Je m’interrompis pour reprendre mon souffle et toussai. Allons bon, il ne manquait plus que cela !
« De toute manière, il n’y a pas grand-chose. », conclus-je en évitant son regard.
Sujet: Re: Worried about the future | Bloody Jeu 13 Juil - 18:55
ft. Rivière de Rose & Symphonie des Abysses
Something Wild
De son air surpris, je compris que ma meneuse ne s'attendait pas à me voir, ce qui ne ne m'étonna pas. Elle tourna lentement son regard vers moi, semblant désespérée, alors que je m'assis sur l'herbe, face à elle, le visage aussi lumineux que je le pouvais, afin de lui ramener ne serait-ce qu'un peu d'espoir.
« ─ Personne ne va bien ici ; les anciens ne cessent de se plaindre, les reines ont moins de lait, les petits criaillent, les apprentis sont exténués au même titre que les guerriers, ils ne cessent de patrouiller et chasser et je, je… »
Ma mâchoire se crispa en entendant la Étoile de la Nébuleuse tousser: il ne fallait pas qu'elle tombe malade. J'avais l'horrible impression qu'elle était prête à se laisser mourir pour son Clan, là, tout de suite, comme si mourir et se priver de vivre arrangerait les choses.
« ─ De toute manière, il n’y a pas grand-chose. »
Je baissai le regard. C'était vrai, il n'y avait pas grand chose, mais le peu qu'il y avait lui ferait déjà reprendre des forces.

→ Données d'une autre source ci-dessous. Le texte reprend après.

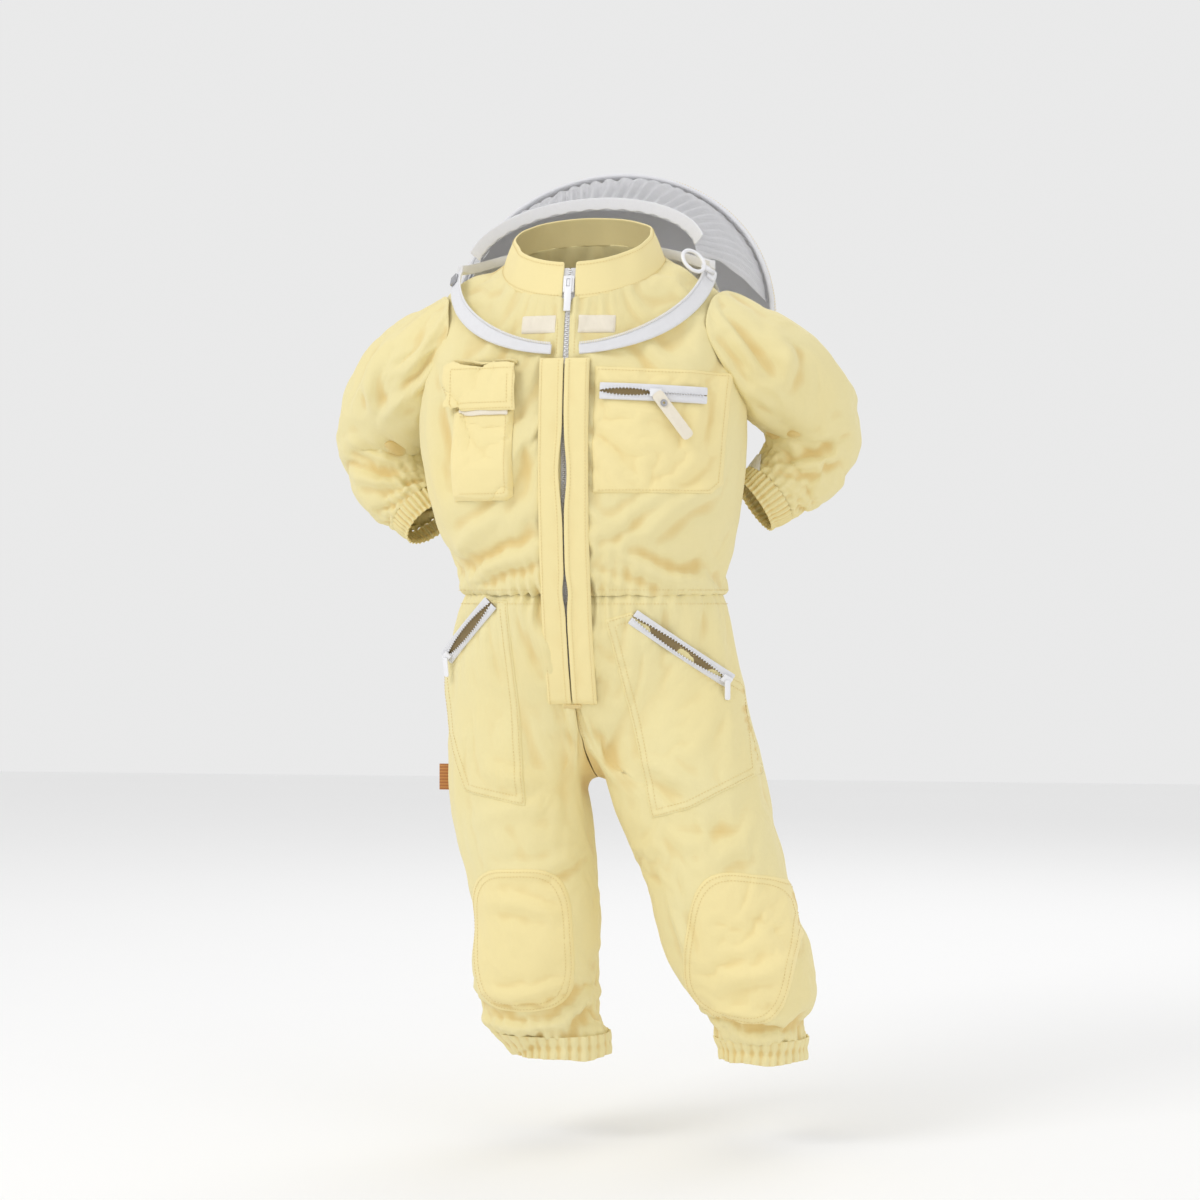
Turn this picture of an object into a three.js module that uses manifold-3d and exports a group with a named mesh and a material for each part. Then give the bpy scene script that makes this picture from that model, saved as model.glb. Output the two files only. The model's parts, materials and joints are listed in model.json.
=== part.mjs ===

« ─ Je sais tout ça... Mais qu'est un Clan sans un chef vivace et plein d'espoir? Il ne faut pas que tu tombes malade, alors... mange au moins quelque chose, quitte à partager avec quelqu'un. »

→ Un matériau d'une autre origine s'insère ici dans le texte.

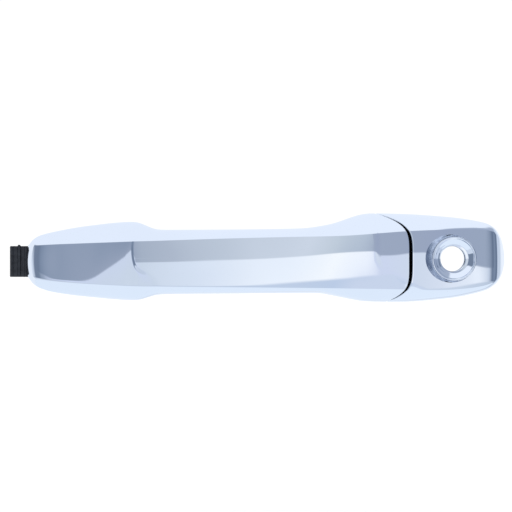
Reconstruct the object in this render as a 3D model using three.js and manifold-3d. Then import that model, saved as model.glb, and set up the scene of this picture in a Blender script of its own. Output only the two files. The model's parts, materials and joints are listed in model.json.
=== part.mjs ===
// Outside pull handle of a car door, left side: a bright waisted grip hinged at its front end, a fixed
// bright cap with a lock passage at its rear end, and the carrier and release crank inside the door.
//
// Millimetres. +X runs along the handle towards the rear of the car, +Z is up, -Y points out of the
// door. y = 0 is the inner face of the door skin, where the carrier's flat pad rests. The skin itself,
// between y = -1 and y = 0, isn't part of the handle.

import * as THREE from "three";
import { LoftGeometry } from "three/addons/geometries/LoftGeometry.js";
import { mergeVertices } from "three/addons/utils/BufferGeometryUtils.js";
import Module from "manifold-3d";

const wasm = await Module();
wasm.setup();

// ---------------------------------------------------------------- driving dimensions

const GAP = 0.3; // between touching pieces
const WALL = 2.5; // bright shells
const PLATE = 3; // grip inner shell
const SHELL_CLEARANCE = 0.5; // between the edges of the inner shell and the wall round it
const SKIN_OUTER = -1; // outer face of the door skin
const PAD_TOP = -2.9; // outer face of the rubber pads
const REST_Y = PAD_TOP - GAP; // back faces of the grip heads and the cap

// Outline seen from outside: [x, z] stations of a smooth curve.
const TOP_EDGE = [
  [-107.2, 5.5], [-105.8, 8.4], [-103, 10.4], [-96, 12.1], [-80, 14.9], [-57.8, 16.9], [-46, 13.1],
  [-15, 13.2], [20, 13.7], [33, 15.4], [53, 20.8], [66, 20.6], [92, 18.9], [104, 17.1],
  [110, 15.4], [113.5, 12.5], [115.5, 8.5], [116.6, 2.5],
];
const BOTTOM_EDGE = [
  [-107.2, -9.5], [-105.8, -12.5], [-103, -14.6], [-96, -16.4], [-80, -18.5], [-57, -20.2],
  [-46, -17.4], [-15, -17], [28, -16.7], [38, -18.4], [52, -20.7], [66, -20.9], [90, -19.2],
  [102, -17], [109, -14.9], [113, -12.1], [115.3, -8.2], [116.6, -3],
];
// The creases between the front facet and the two bevels.
const UPPER_CREASE = [
  [-107.2, 4.6], [-104, 5.9], [-85, 6.8], [-58.7, 7.75], [-20, 9.2], [14, 10.1], [40, 10.6],
  [60, 12], [72, 12.9], [86, 13.4], [104, 13.8], [110, 13], [113.5, 10.6], [115.5, 7], [116.6, 1.8],
];
const LOWER_CREASE = [
  [-107.2, -8.6], [-104, -9.7], [-97, -11], [-74, -12.9], [-50, -13.9], [-15, -14.3], [31, -14.8],
  [60, -15.3], [84, -15.7], [104, -14.4], [110, -12.6], [113.5, -10], [115.5, -6.8], [116.6, -2.2],
];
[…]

Si je prenais moi aussi un air sombre, malade et désespéré, son humeur allait empirer, d'où la vie que je mettais dans ma voix pour m'adresser à elle.
« ─ On va s'en sortir. On s'en sort toujours. »
Finis-je par dire, un sourire au visage. Peu importe où mon regard se posait, je voyais des visages décomposés. N'y avait-il personne qui n'avait l'espoir et la confiance? Mon cœur se serra, mon visage se tordit. Tant pis. Ce n'était pas non plus la mort, pas vrai? Ni la guerre, ni l'épidémie? L'hiver pouvait être long, mais jamais interminable.